MATERIAL:

********************

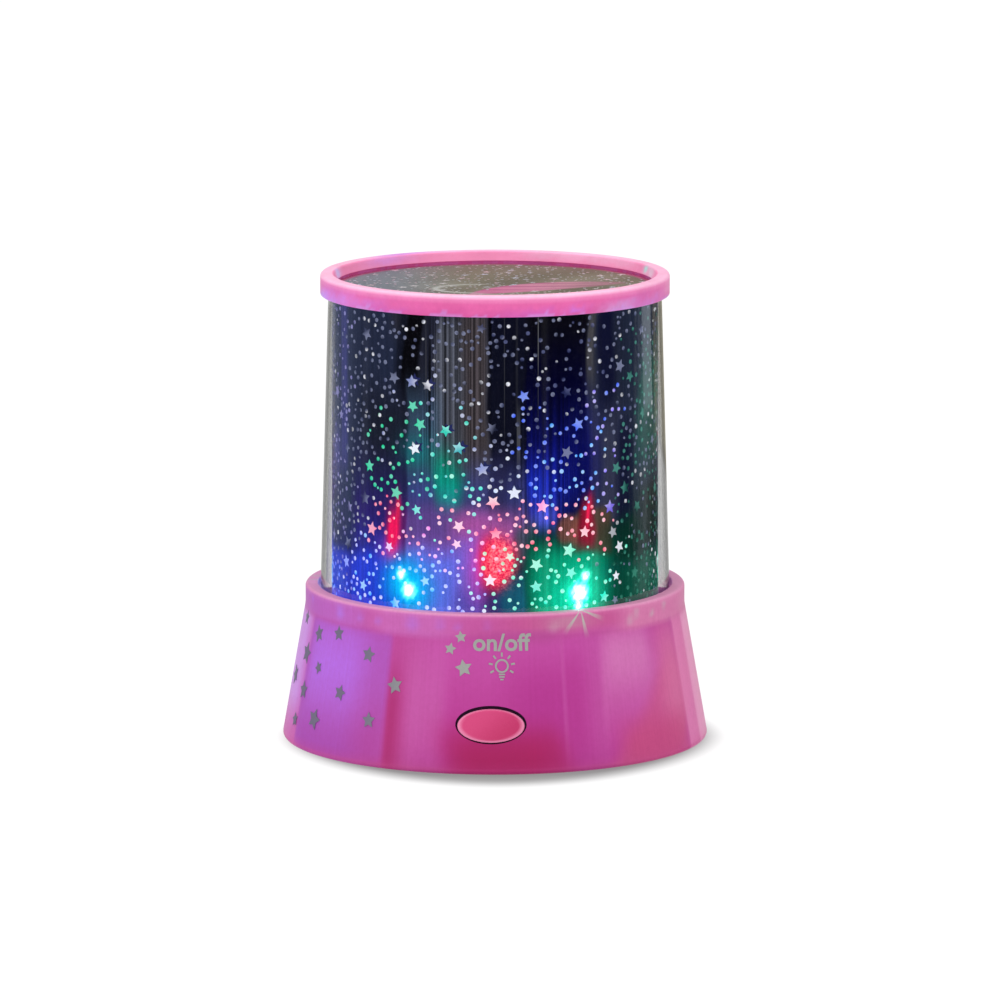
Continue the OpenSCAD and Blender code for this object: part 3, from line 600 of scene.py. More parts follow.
def film_layers(left, right, far):
    """Painted glow, shade and reflections on a third of the film, from the LEDs left, right and far behind
    it.
    """
    near, beyond, back = TONES[left], TONES[right], TONES[far]
    slate, unlit = (34, 41, 64), (6, 6, 11)
    dusk = between(near["deep"], (110, 62, 108), 0.35)
    lilac = between(near["mid"], between(back["pale"], back["mid"], 0.35), 0.44)
    haze = between(near["mid"], (160, 164, 255), 0.5)
    mixed = np.minimum(np.asarray(back["mid"]) + 0.5 * np.asarray(near["mid"]), 255)
    rose = between(between(back["mid"], near["mid"], 0.4), (200, 200, 220), 0.25)
    umber = between(between(back["deep"], beyond["deep"], 0.3), (150, 120, 90), 0.4)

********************

WORK TO COMPLETE: Please reproduce each line exactly as written.

WRITTEN REPLY:
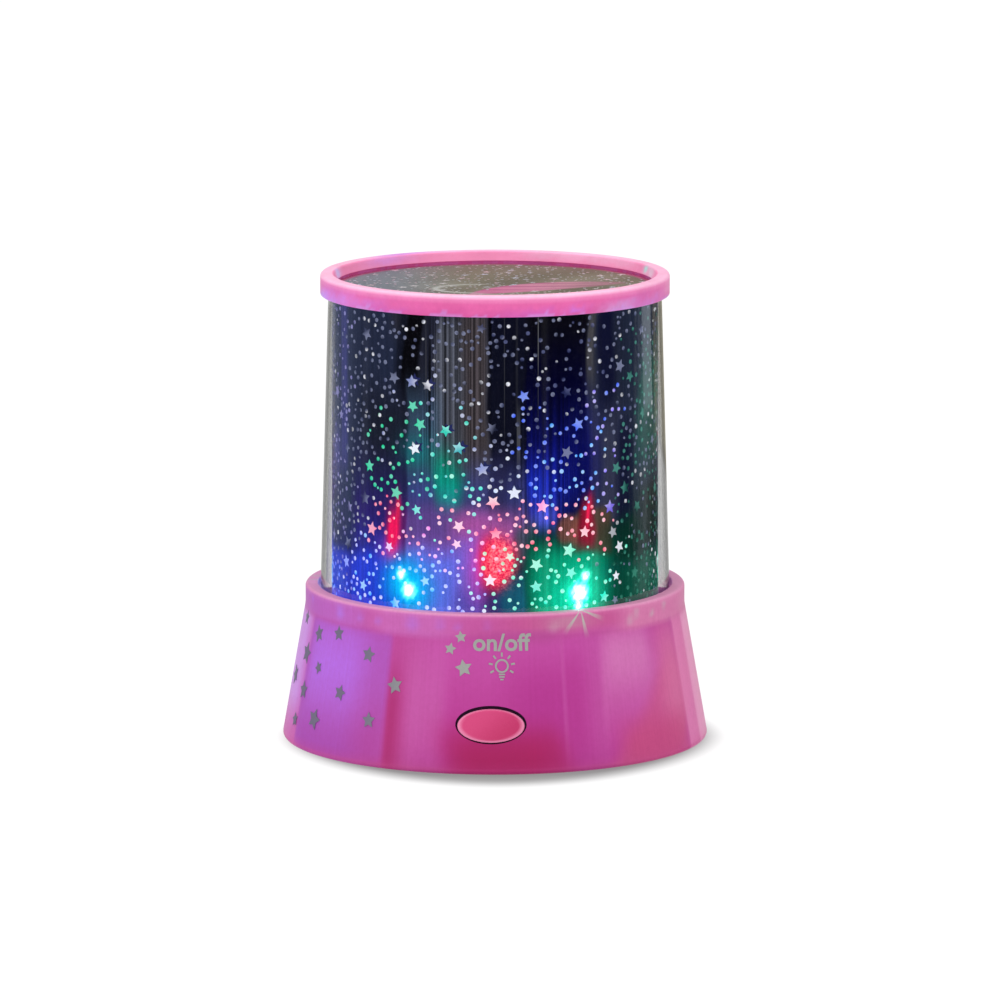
Continue the OpenSCAD and Blender code for this object: part 3, from line 600 of scene.py. More parts follow.
def film_layers(left, right, far):
    """Painted glow, shade and reflections on a third of the film, from the LEDs left, right and far behind
    it.
    """
    near, beyond, back = TONES[left], TONES[right], TONES[far]
    slate, unlit = (34, 41, 64), (6, 6, 11)
    dusk = between(near["deep"], (110, 62, 108), 0.35)
    lilac = between(near["mid"], between(back["pale"], back["mid"], 0.35), 0.44)
    haze = between(near["mid"], (160, 164, 255), 0.5)
    mixed = np.minimum(np.asarray(back["mid"]) + 0.5 * np.asarray(near["mid"]), 255)
    rose = between(between(back["mid"], near["mid"], 0.4), (200, 200, 220), 0.25)
    umber = between(between(back["deep"], beyond["deep"], 0.3), (150, 120, 90), 0.4)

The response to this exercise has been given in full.